The effect of stratification on the estimation of tree heights was clearly visible when removing shorter trees from the analysis. The coefficient of determination for estimated versus measured tree height, in fact, greatly increased when significantly shorter trees were removed, reaching even higher values than [
38] in plot 6.1 (0.90 vs. 0.79). In fact, when considering individually the single species, the effect of stratification was relevant: taller species that stand out clearly from the dense mixed canopy have lower RMSEs between measured and estimated heights, while shorter species were less easily distinguished and have associated higher errors. We should also consider the error that occur during the ground-based tree height measurements which was related to the tree top shape, determined by the apical dominance: the higher the apical dominance, the greater the ability to detect the tree top in field survey. This implies that in species with a strong apical dominance (e.g., Atlantic cedar and Mediterranean cypress) the uncertainty in tree height field measurement was lower than in species with moderate or low apical dominance (e.g., European black pine and Turkey oak).
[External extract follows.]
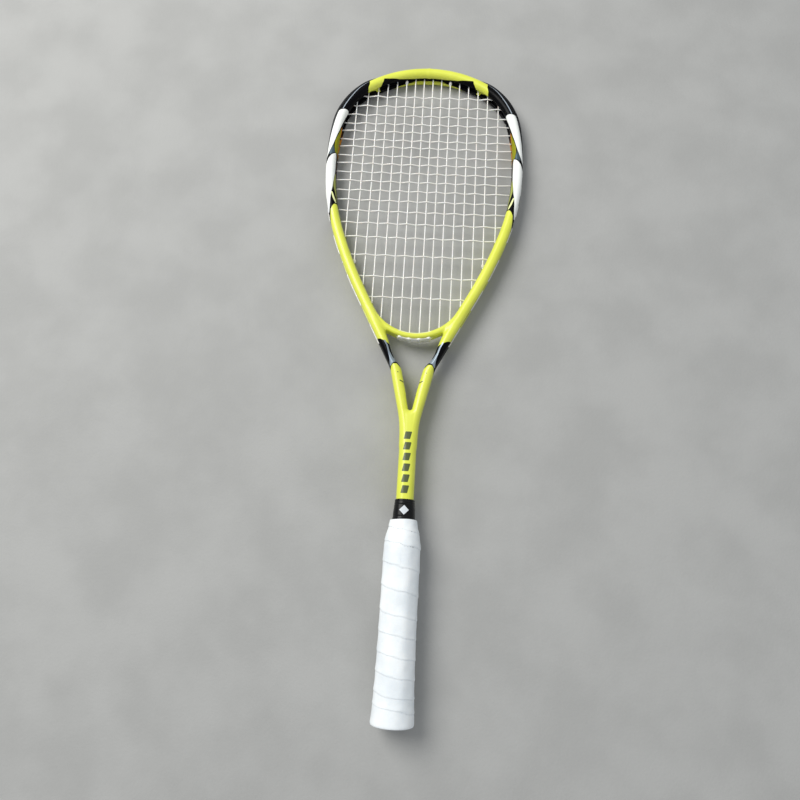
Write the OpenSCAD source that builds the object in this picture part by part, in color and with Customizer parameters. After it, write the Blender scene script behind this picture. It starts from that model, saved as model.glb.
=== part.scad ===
// Squash racket, strung, with a wrapped handle.
// Units are millimetres. The origin is the centre of the butt end, in the plane of the strings.
// +Y runs up the shaft to the tip of the head, +X is across the strings, +Z is out of the front face.

/* [Overall] */
// Butt end to the outside of the bumper guard at the tip
total_length = 686; // [670:1:686]
// How far the bumper guard stands proud of the hoop
bumper_proud = 1.1; // [0.5:0.1:2]

/* [Hoop] */
// Radius of the tip of the head
tip_r = 126.5; // [110:0.1:150]
// Radius of the shoulders
shoulder_r = 78.7; // [60:0.1:95]
// Radius of the sides
side_r = 266; // [200:0.1:330]
// Radius of the long run down to the throat
arm_r = 509.8; // [400:0.1:700]
// Width of the recess that the grommet ends sit in, around the inside of the upper hoop
recess_w = 6; // [4:0.5:8]
// Depth of that recess
recess_d = 2.8; // [1:0.1:4]
// Width of the hoop in the plane of the strings
hoop_w = 10.8; // [9:0.1:14]
// Depth of the hoop through the plane of the strings
hoop_d = 19; // [16:0.5:24]
// Radius of the crowned front and back faces of the hoop
hoop_crown_r = 6; // [5.5:0.1:8]

/* [Throat and shaft] */
// Length of the straight run from the arms down to the throat
straight_run = 82.4; // [60:0.1:90]
// How far down that run the string groove goes
groove_run = 60; // [30:0.5:62]
// Radius of the knee where the straight run turns into a leg of the throat
knee_r = 30; // [20:1:60]
// Length of a leg of the throat
leg_run = 40; // [20:1:60]
// Radius of the sweep from a leg into the shaft
throat_r = 160; // [100:1:250]
// Radius of the head side of the bridge
bridge_r = 48.3; // [40:0.1:60]
// Height of the bridge's head side above the butt end
bridge_y = 365; // [350:0.5:380]
// Thickness of the bridge along the shaft
bridge_w = 6; // [5:0.1:10]
// Depth of the bridge
bridge_d = 15; // [12:0.5:19]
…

This aspect reflects in the RMSE that was lower in species with greater apical dominance (
Figure 8).
This study was based on a sample size of 186 trees, which could prevent the upscaling of the results obtained here to larger areas. However, comparable sample sizes were used in several studies focusing on small areas without loss of generality [
58]. Ref. [
43] employed UAV-LS data to build 200 tree models by a quantitative structure approach and compared them with terrestrial laser scanning obtaining reliable volume estimations for trunks and branches ≥ 30 cm. Similarly, Ref. [
44] used multiple segmentation algorithms over about 120 trees, while [
58] performed 3D volume reconstruction with UAV-LS on 181 hazel trees. Overall, these studies increase the confidence in the validity of the approach proposed here, that definitely calls for further and deeper analysis based on forthcoming larger datasets.